Anorexia and Involuntary Hospitalization:
What if the “cure” is worse than the “illness”?

 

Chris Kraatz, Ph.D.
Senior Lecturer in Philosophy

Indiana University - Purdue University Indianapolis

Abstract



        A significant minority (approximately 15%) of patients hospitalized for anorexia nervosa
are hospitalized involuntarily.  Discussions about whether or not this practice is ethical have been focused almost entirely on the general issues of paternalism and protection from self harm.  While these issues are certainly relevant, I aim to take the discussion in a different direction that is more specific to eating disorders.


        Presumably, a defense of involuntary hospitalizations as legitimate and ethical would have to include some reference to empirical data which indicate a tangible benefit for anorexic patients.  No such data, however, exist.  Recent published research, however, strongly suggests that
involuntary hospitalization itself presents significant risks for anorexic patients that should not be ignored, the most disturbing of which is that involuntary patients have at least four times the mortality rate of their voluntary peers.  Based on these demonstrated risks, I argue that a moratorium on such involuntary hospitalizations is necessary.

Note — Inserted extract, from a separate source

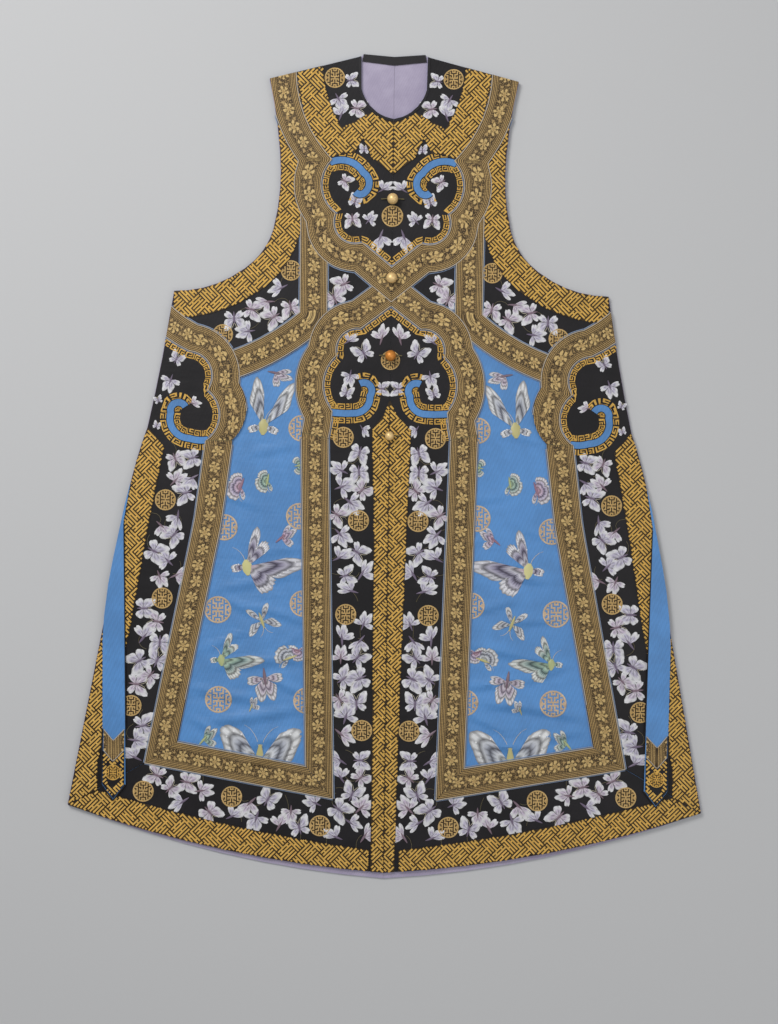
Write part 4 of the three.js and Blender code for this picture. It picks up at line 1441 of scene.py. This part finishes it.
class WAISTCOAT_OT_embroidery(PieceOperator):
    """Stitch the butterflies, stems and roundels."""

    bl_idname = "waistcoat.embroidery"
    bl_label = "Embroidery"

    def make(self, settings):
        places = self.strewn(random.Random(settings.seed))
        for side, sign in SIDES:
            draw = random.Random(settings.seed)
            small, large, stems = Stock(), Stock(), Stock()
            for index, (x, y, size, turn) in enumerate(YOKE_BUTTERFLIES):
                butterfly(small, x * sign, y, size * YOKE_SCALE, turn * sign,
                          SMALL_KINDS[index % len(SMALL_KINDS)], draw.choice(SMALL_SILKS), sign)
            for x, y in places:
                butterfly(small, x * sign, y, draw.uniform(*STREWN_SIZES), sign * draw.uniform(0, 360),
                          draw.choice(SMALL_KINDS), draw.choice(SMALL_SILKS),
                          sign * draw.choice((1, -1)))
                self.stem(stems, x * sign, y, sign, draw)
            small.piece(f"butterflies_black_{side}", MATERIALS["stitch"], "black_satin", "ground",
                        with_tints=True)
            stems.piece(f"stems_{side}", MATERIALS["stem"], "gold_fret")
            for x, y, size, turn, kind, palette in BLUE_BUTTERFLIES:
                butterfly(large, x * sign, y, size, turn * sign, kind, palette, -sign,
                          rings=12, columns=20, height=1.0)
            large.piece(f"butterflies_blue_{side}", MATERIALS["stitch"], "blue_silk", "front",
                        with_tints=True)
            for label, table, layer, thread, ground in (
                    ("black", BLACK_ROUNDELS, "ground", "gold_roundel", "fret_ground"),
                    ("blue", BLUE_ROUNDELS, "front", "peach_roundel", None)):
                stock, disc = Stock(), Stock()
                for x, y, radius in table:
                    roundel(stock, disc, x * sign, y, radius)
                stock.piece(f"roundels_{label}_{side}", MATERIALS[thread], "gold_fret", layer, False)
                if ground:
                    disc.piece(f"roundel_discs_{label}_{side}", MATERIALS[ground], "gold_fret", layer,
                               False)
        for name, y, radius in MIDDLE_ROUNDELS:
            stock, disc = Stock(), Stock()
            roundel(stock, disc, 0, y, radius)
            stock.piece(f"roundel_{name}", MATERIALS["gold_roundel"], "gold_fret", "ground", False)
            disc.piece(f"roundel_disc_{name}", MATERIALS["fret_ground"], "gold_fret", "ground", False)

    def strewn(self, draw):
        """Places scattered over the open black on the wearer's left, clear of each other."""
        covers = ribbon_loops("left") + outlines("streamer_left")
        for name in ("front", "vent", "hem", "armhole"):
            covers += outlines(f"{name}_fret_left")
        kept = []
        for node, top in STREWN:
            loops = outlines(f"{node}_left")
            low, high = np.vstack(loops).min(0), np.vstack(loops).max(0)
            spots = np.array([(draw.uniform(low[0], high[0]), draw.uniform(low[1], min(high[1], top)))
                              for _ in range(STREWN_TRIES)])
            clear = np.zeros(len(spots), bool)
            for loop in loops:
                clear |= inside(spots, loop) & (nearest(spots, closed(loop))[0] > STREWN_EDGE)
            for loop in covers:
                clear &= ~inside(spots, loop)
                clear[clear] = nearest(spots[clear], closed(loop))[0] > STREWN_EDGE
            for x, y, radius in BLACK_ROUNDELS:
                clear &= np.hypot(spots[:, 0] - x, spots[:, 1] - y) > radius + STREWN_EDGE + 2
            for spot in spots[clear]:
                if all(np.hypot(*(spot - other)) > STREWN_SPACING for other in kept):
                    kept.append(spot)
        return kept

    def stem(self, stock, x, y, sign, draw):
        """A short curling stem of olive thread between the butterflies."""
        angle, bend = draw.uniform(0, 2 * math.pi), draw.uniform(-0.09, 0.09)
        share = np.linspace(0, 1, 7)
        turn = angle + bend * share * STEM
        path = np.stack((x + sign * (4 + STEM * share * np.cos(turn)),
                         y + 3 + STEM * share * np.sin(turn)), 1)
        cord_along(stock, path, *CORDS["stem"])


class WAISTCOAT_OT_streamers(PieceOperator):
    """Lay the streamers that come out of the vents."""

    bl_idname = "waistcoat.streamers"
    bl_label = "Streamers"

    def make(self, settings):
        for side, sign in SIDES:
            middle = mirrored([row[:2] for row in STREAMER_MIDDLE], sign)
            shell(f"streamer_cloth_{side}", f"streamer_{side}", "streamer", MATERIALS["streamer_silk"],
                  5)
            shell(f"chevron_cloth_{side}", f"streamer_chevron_{side}", "streamer_trim",
                  MATERIALS["brocade"], 4, line=middle)
            shell(f"streamer_end_cloth_{side}", f"streamer_end_{side}", "streamer_trim",
                  MATERIALS["black_satin"], 4)
            cords, dark, gold, disc = Stock(), Stock(), Stock(), Stock()
            for rows in CHEVRON_LINES:
                line = mirrored(trace(rows), sign)
                cord_along(cords, eased(line), *CORDS["chevron_piping"])
            cords.piece(f"chevron_piping_{side}", MATERIALS["cream_piping"], "brocade")
            inner = mirrored(trace(STREAMER_EDGE), sign)
            cord_along(dark, eased(inner), *CORDS["streamer_edge"])
            for loop in outlines(f"streamer_{side}"):
                loop = closed(loop)
                for run in kept_runs(loop, loop[:, 1] < CHEVRON_TOP, 2):
                    cord_along(dark, run, *CORDS["streamer_end"])
            dark.piece(f"streamer_edge_{side}", MATERIALS["binding"], "binding")
            x, y, radius = END_ROUNDEL
            roundel(gold, disc, x * sign, y, radius)
            centre = mirrored(END_CENTRE, sign)
            for loop in outlines(f"streamer_end_{side}"):
                hole = centre + (loop - centre) * END_BARE
                cells = fret_cells([loop], [hole], settings.cell, sign)
                bars(gold, cells, fret_place(settings.cell, sign), settings.cord)
            gold.piece(f"streamer_gold_{side}", MATERIALS["gold_fret"], "gold_fret",
                       "streamer_trim", False)
            disc.piece(f"streamer_disc_{side}", MATERIALS["fret_ground"], "gold_fret",
                       "streamer_trim", False)


class WAISTCOAT_OT_buttons(PieceOperator):
    """Turn the knob buttons and their loops."""

    bl_idname = "waistcoat.buttons"
    bl_label = "Buttons"

    def make(self, settings):
        for node, y, radius in BUTTONS:
            low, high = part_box(node)
            centre = ((low[0] + high[0]) / 2, (low[1] + high[1]) / 2, (low[2] + high[2]) / 2)
            bpy.ops.object.select_all(action="DESELECT")
            bpy.ops.mesh.primitive_uv_sphere_add(segments=32, ring_count=20, radius=radius * MM,
                                                 location=centre)
            knob = bpy.context.active_object
            knob.name = f"{node}_knob"
            knob.scale = (1, 1, 0.9)
            bpy.ops.object.transform_apply(location=True, rotation=True, scale=True)
            bpy.ops.object.mode_set(mode="EDIT")
            mesh = bmesh.from_edit_mesh(knob.data)
            for vert in mesh.verts:
                turn = math.atan2(vert.co.y - centre[1], vert.co.x - centre[0])
                out = math.hypot(vert.co.x - centre[0], vert.co.y - centre[1]) / (radius * MM)
                ease = 1 - 0.05 * (0.5 + 0.5 * math.cos(8 * turn)) * math.sin(math.pi * min(out, 1))
                vert.co.x = centre[0] + (vert.co.x - centre[0]) * ease
                vert.co.y = centre[1] + (vert.co.y - centre[1]) * ease
            bmesh.update_edit_mesh(knob.data)
            bpy.ops.object.mode_set(mode="OBJECT")
            bpy.ops.object.shade_smooth_by_angle(angle=math.radians(60))
            slot = "amber_button" if node == "button_3" else "brass_button"
            knob.data.materials.append(MATERIALS[slot])
            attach(knob, "root")
            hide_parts(node)
            turns = np.linspace(0, 2 * math.pi, 21)
            loop = np.stack((radius * 0.85 * np.cos(turns), y + radius * 0.85 * np.sin(turns)), 1)
            cords = Stock()
            cord_along(cords, loop, *CORDS["button_ring"])
            for way in (1, -1):
                tail = np.array([(way * radius * 0.8, y + 1.2), (way * (radius + 5), y + 1.0),
                                 (way * (radius + 10), y + 0.6)])
                cord_along(cords, tail, *CORDS["button_loop"])
            cords.piece(f"{node}_loop", MATERIALS["stem"], "gold_fret")


class WAISTCOAT_OT_stage(PieceOperator):
    """Set the floor, the camera and the lights."""

    bl_idname = "waistcoat.stage"
    bl_label = "Stage"

    def make(self, settings):
        scene = bpy.context.scene
        data = bpy.data.cameras.new("Overhead camera")
        data.sensor_fit = "HORIZONTAL"
        data.lens = data.sensor_width * (CAMERA_PLACE[2] - CLOTH_TOP) / VIEW_WIDTH
        camera = bpy.data.objects.new("Overhead camera", data)
        camera.location = CAMERA_PLACE
        camera.rotation_euler = (0, 0, math.radians(CAMERA_TURN))
        scene.collection.objects.link(camera)
        scene.camera = camera
        bpy.ops.object.select_all(action="DESELECT")
        bpy.ops.mesh.primitive_plane_add(size=FLOOR_SIZE, location=(0, 0, 0))
        floor = bpy.context.active_object
        floor.name = "studio_floor"
        material, tree, shader = new_material("Studio paper", roughness=0.85, specular=0.2)
        grain = noise(tree, object_places(tree), 300.0, 3.0)
        tone = blend(tree, times(tree, grain, 0.25), (0.565, 0.565, 0.565), (0.52, 0.52, 0.525))
        tree.links.new(tone, shader.inputs["Base Color"])
        floor.data.materials.append(material)
        for name, place, size, power in LAMPS:
            light = bpy.data.lights.new(name, "AREA")
            light.size = size
            light.energy = power
            lamp = bpy.data.objects.new(name, light)
            lamp.location = place
            lamp.rotation_euler = (-Vector(place)).to_track_quat("-Z", "Y").to_euler()
            scene.collection.objects.link(lamp)
        world = bpy.data.worlds.new("Studio")
        scene.world = world
        world.use_nodes = True
        world.node_tree.nodes["Background"].inputs[0].default_value = (0.95, 0.97, 1.0, 1.0)
        world.node_tree.nodes["Background"].inputs[1].default_value = 0.34
        scene.view_settings.view_transform = "Standard"


STEPS = (
    WAISTCOAT_OT_materials, WAISTCOAT_OT_stage, WAISTCOAT_OT_body, WAISTCOAT_OT_grounds,
    WAISTCOAT_OT_frets, WAISTCOAT_OT_ribbons, WAISTCOAT_OT_embroidery, WAISTCOAT_OT_streamers,
    WAISTCOAT_OT_buttons,
)


class WAISTCOAT_PT_panel(bpy.types.Panel):
    """Lists the settings and the steps that dress the waistcoat."""

    bl_idname = "WAISTCOAT_PT_panel"
    bl_label = "Waistcoat"
    bl_space_type = "VIEW_3D"
    bl_region_type = "UI"
    bl_category = "Waistcoat"

    def draw(self, context):
        settings = context.scene.waistcoat
        for name in ("blue", "black", "gold", "cream", "cell", "cord", "crease_depth", "seed"):
            self.layout.prop(settings, name)
        for step in STEPS:
            self.layout.operator(step.bl_idname)


def register():
    bpy.utils.register_class(WaistcoatSettings)
    bpy.types.Scene.waistcoat = PointerProperty(type=WaistcoatSettings)
    for step in STEPS:
        bpy.utils.register_class(step)
    bpy.utils.register_class(WAISTCOAT_PT_panel)


def unregister():
    bpy.utils.unregister_class(WAISTCOAT_PT_panel)
    for step in reversed(STEPS):
        bpy.utils.unregister_class(step)
    del bpy.types.Scene.waistcoat
    bpy.utils.unregister_class(WaistcoatSettings)


def main():
    register()
    for step in STEPS:
        group, name = step.bl_idname.split(".")
        getattr(getattr(bpy.ops, group), name)()


if __name__ == "__main__":
    main()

        In light of these facts, the defining question inevitably becomes one of why a practice with such demonstrated risks and undemonstrated benefits, a track record which would not be permitted to continue in any other area of healthcare, would be so common and unquestioned in the field of eating disorders?  In response to this defining question, I propose consideration of two relevant and troubling observations:

  • that the overwhelming majority of people in positions to decide whether or not anorexic
    patients will be involuntarily hospitalized (doctors and judges) are men while the
    overwhelming majority of people rendered powerless and put at risk by these decisions
    (anorexics) are women, and
  • that the financial rewards for institutions providing in-patient treatment for anorexia
    are lucrative, averaging in excess of $47,000 per patient.